Aspects of the present disclosure relate to machine learning models.


Machine learning models can be used to perform various tasks, such as tasks based on computer vision, natural language processing, audio processing, and the like. Single-purpose models may be trained to perform a specific task. For example, in an autonomous driving scenario, different models may be trained to perform semantic segmentation (e.g., to divide visual content into different regions corresponding to different types of objects), object detection, motion prediction, and the like. In another example, generative artificial intelligence models may be trained to generate responses to queries from different data domains. In such a case, one model may be trained to generate responses based on a general knowledge database, and other models may be trained to generate responses based on domain-specific knowledge databases.

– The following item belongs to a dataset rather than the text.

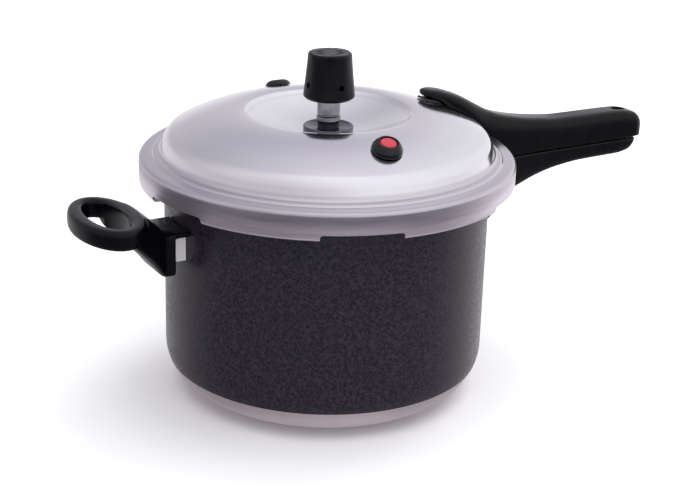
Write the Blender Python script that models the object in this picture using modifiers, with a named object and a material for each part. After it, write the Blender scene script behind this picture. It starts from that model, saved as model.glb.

Training and maintaining multiple machine learning models to perform related tasks may be computationally expensive. Thus, to reduce the computational expense of maintaining multiple models, various techniques can be used to adapt a model (e.g., a pre-trained large language model) to perform a variety of downstream tasks. For example, in transfer learning, machine learning models pre-trained on large-scale datasets can leverage the knowledge obtained from one dataset to perform a different but related task (e.g., transferring classification-related knowledge for classifying one type of object to classifying a different type of object in image data). To perform transform learning, portions of the machine learning model can be finetuned in order to adjust a pre-trained model for a downstream task different from the original, or source, task for which the model was trained. Finetuning the machine learning model generally produces a separate copy of the pre-trained model parameters for each task. Although generating different versions of the pre-trained model parameters for different tasks may be a useful approach, efficiency may decrease as the number of downstream tasks for which a model is trained increases. Such finetuning may be computationally expensive, leading such models to be impractical or infeasible to deploy on memory-constrained systems (e.g., edge devices, such as mobile phones or other computing devices with limited computational and/or memory capabilities).


BRIEF SUMMARY

Certain aspects generally relate to efficient adaptation of machine learning models.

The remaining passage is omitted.